S'il y a une chose dont je suis à peu près sûr, c'est que l'ultime motivation d'empires comme Power Corporation, Québécor et les autres restera toujours le profit. Et le jour où LaPresse+ ne donnera pas les revenus escomptés, les écrans des artisans de l'information iront rejoindre les anciennes presses à la ferraille…

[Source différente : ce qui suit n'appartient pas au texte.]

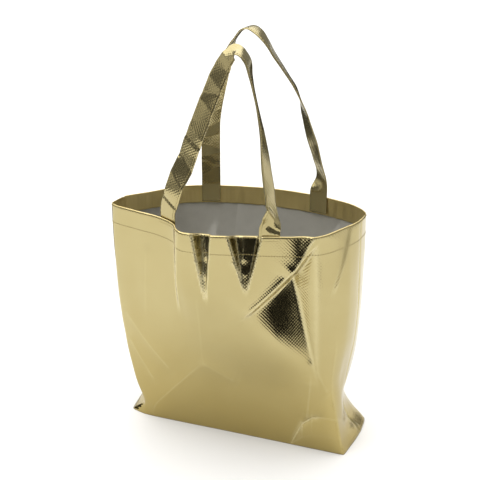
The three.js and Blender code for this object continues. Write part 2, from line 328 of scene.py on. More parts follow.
# %% The outer face of the standing bag
# For each wave of the ripple: its length, its direction, where it starts and where its bend starts.
WAVES = np.random.default_rng(7).uniform(size=(26, 4))


def crumple(s, h):
    """A low, uneven ripple: the mean of many sine waves 18 to 90 mm long with seeded directions, each
    bent by a slower wave. A shorter wave is lower in proportion."""
    total = np.zeros(np.broadcast(s, h).shape)
    for share, direction, start, start_bend in WAVES:
        length = 18 + 72 * share
        turn = math.pi * direction
        wave = (s * math.cos(turn) + h * math.sin(turn)) * 2 * math.pi / length + 6.283 * start
        total += np.sin(wave + 0.7 * np.sin(wave * 0.37 + 6.283 * start_bend)) * length / 90
    return total / len(WAVES)


def shell(s, h):
    """The outer face of the standing bag: the loft, moved along its own normal by the creases."""
    s, h = np.broadcast_arrays(np.asarray(s, float), np.asarray(h, float))
    move = creases(s, h) * smooth(h, -1, 5) + 1.3 * crumple(s, h) * smooth(h, 0, 25)
    at = loft(s, h) + outward(loft, s, h) * move[..., None]
    # Where the rim is pushed in, it also sinks a little; nothing goes below the table.
    at[..., 2] = np.maximum(at[..., 2] + 0.36 * np.minimum(move, 0) * smooth(h, 215, RIM), 0)
    return at


print("ridges, dents and steps:", len(RIDGES), len(DENTS), len(STEPS))

# %% [markdown]
# ## Putting a surface into a mesh
# Each new piece is a grid of points. The helper below turns the grid into quads in one call, and keeps
# each point's place on the flat cloth as a UV map in metres, so that a weave has its real size and
# bends with the cloth.

# %% A mesh from a grid of points
def cloth_mesh(name, points, flat, materials, thickness=0.0, closed=False):
    """points is rows x columns x 3 in millimetres, flat the same grid's place on the cloth. Thickness
    is added inwards, and its inner face takes the last material. A closed grid's doubled points are
    welded."""
    rows, columns = points.shape[:2]
    index = np.arange(rows * columns).reshape(rows, columns)
    a, b, c, d = index[:-1, :-1], index[:-1, 1:], index[1:, 1:], index[1:, :-1]
    faces = np.stack([a, b, c, d], axis=-1).reshape(-1, 4)
    mesh = bpy.data.meshes.new(name)
    mesh.vertices.add(rows * columns)
    mesh.vertices.foreach_set("co", (points / 1000).astype(np.float32).ravel())
    mesh.loops.add(faces.size)
    mesh.loops.foreach_set("vertex_index", faces.ravel().astype(np.int32))
    mesh.polygons.add(len(faces))
    mesh.polygons.foreach_set("loop_start", np.arange(0, faces.size, 4, dtype=np.int32))
    mesh.update(calc_edges=True)
    uv = mesh.uv_layers.new(name="cloth")
    uv.data.foreach_set("uv", (flat.reshape(-1, 2)[faces.ravel()] / 1000).astype(np.float32).ravel())
    mesh.polygons.foreach_set("use_smooth", np.ones(len(faces), bool))
    for material in materials:
        mesh.materials.append(material)
    piece = bpy.data.objects.new(name, mesh)
    bpy.context.scene.collection.objects.link(piece)
    if closed:
        weld = bmesh.new()
        weld.from_mesh(mesh)
        bmesh.ops.remove_doubles(weld, verts=weld.verts, dist=1e-6)
        weld.to_mesh(mesh)
        weld.free()
    if thickness:
        solid = piece.modifiers.new("thickness", "SOLIDIFY")
        solid.thickness = thickness / 1000
        solid.offset = -1
        solid.material_offset = len(materials) - 1
        solid.material_offset_rim = len(materials) - 1
        apply_modifiers(piece)
    return piece


def apply_modifiers(piece):
    """The mesh with its modifiers worked out takes the place of the plain one."""
    graph = bpy.context.evaluated_depsgraph_get()
    done = bpy.data.meshes.new_from_object(piece.evaluated_get(graph), depsgraph=graph)
    old = piece.data
    piece.modifiers.clear()
    piece.data = done
    done.name = piece.name
    bpy.data.meshes.remove(old)


def grid(s_from, s_to, h_from, h_to, pitch):
    """Places on the cloth, evenly spaced at about the pitch: two arrays, rows by columns."""
    columns = int(round(abs(s_to - s_from) / pitch)) + 1
    rows = max(2, int(round(abs(h_to - h_from) / pitch)) + 1)
    return np.meshgrid(np.linspace(s_from, s_to, columns), np.linspace(h_from, h_to, rows))


# %% [markdown]
# ## The materials
# The cloth is spun-bonded polypropylene, calendered between rollers so that it carries a fine pattern
# of bonded points. Its outside has an aluminised film under a gold lacquer, hot-laminated to it. The
# eye gets a metal's coloured reflection, blurred a little by the bond pattern that shows through the
# film, a milky haze where the film is creased, and needle holes along the stitching.

# %% Colour and node helpers
def linear(hex_colour):
    """An sRGB hex colour as linear red, green, blue and alpha."""
    parts = [int(hex_colour[i : i + 2], 16) / 255 for i in (1, 3, 5)]
    return (*[c / 12.92 if c <= 0.04045 else ((c + 0.055) / 1.055) ** 2.4 for c in parts], 1.0)


def add(tree, kind, settings=None, **sockets):
    """Adds a node. Settings are its properties; each socket is a value, or the output that feeds it.
    A socket named in_2 is the third input."""
    made = tree.nodes.new("ShaderNode" + kind)
    for key, value in (settings or {}).items():
        setattr(made, key, value)
    for key, value in sockets.items():
        socket = made.inputs[int(key[3:])] if key.startswith("in_") else made.inputs[key.replace("_", " ")]
        if isinstance(value, bpy.types.NodeSocket):
            tree.links.new(value, socket)
        else:
            socket.default_value = value
    return made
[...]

Je lance donc, comme ça, dans le désert, mon opinion qui vaut ce qu'elle vaut… pas plus, pas moins. Abandonner la version imprimée des journaux, pour moi, c'est plus qu'une erreur. C'est un crime. Je conserverai précieusement cette édition du 31 décembre 2015 de La Presse.


Quelques liens:

La disparition de l'imprimé? http://bit.ly/1mDsOZV

Le silence assourdissant des salles de rédaction http://bit.ly/S9UxqL



2 commentaires:

  1. Salut Pierre,
    Encore une fois nous sommes en désaccord mais, comme tu le mentionnes, cela permet d'alimenter la diversité d'opinions. J'aime bien le choc des idées. Toi aussi d'ailleurs. Voici mon désaccord : la disparition de la version papier n'est pas un crime. Une tristesse oui, mais pas un crime. Le journal papier est un support pour relayer l'information. Comme la radio, la télé... et l'ordinateur sous toutes ses formes, surtout la tablette. L'important, ce n'est pas la survie de l'édition papier. L'important, c'est l'information, quelle que soit la forme sous laquelle elle nous parvient. Le débat sur la qualité de l'information doit transcender le support. D'ailleurs, la recherche du profit restera la recherche du profit quel que soit le support. Aussi faut-il souligner ici que les coupures des 30 dernières années sont toutes le résultat d'un manque à gagner résultant de la baisse des abonnés ou du lectorat, ou plus récemment du développement de l'Internet. Quand les Oblats ont vendu Le Droit, qui avait alors commencé à cumuler les déficits, l'achat par un groupe de presse lui a permis de se maintenir à flot et, des années plus tard, de retrouver le chemin de la rentabilité.
    Sur ce, je te souhaite une très bonne année 2016,
    Ton ex-rédacteur en chef

    RépondreSupprimer
  2. Et si la baisse du lectorat, coïncidait avec la baisse de l'alphabétisme et de l'instruction. Un peuple plus facile à anesthésier, quoi.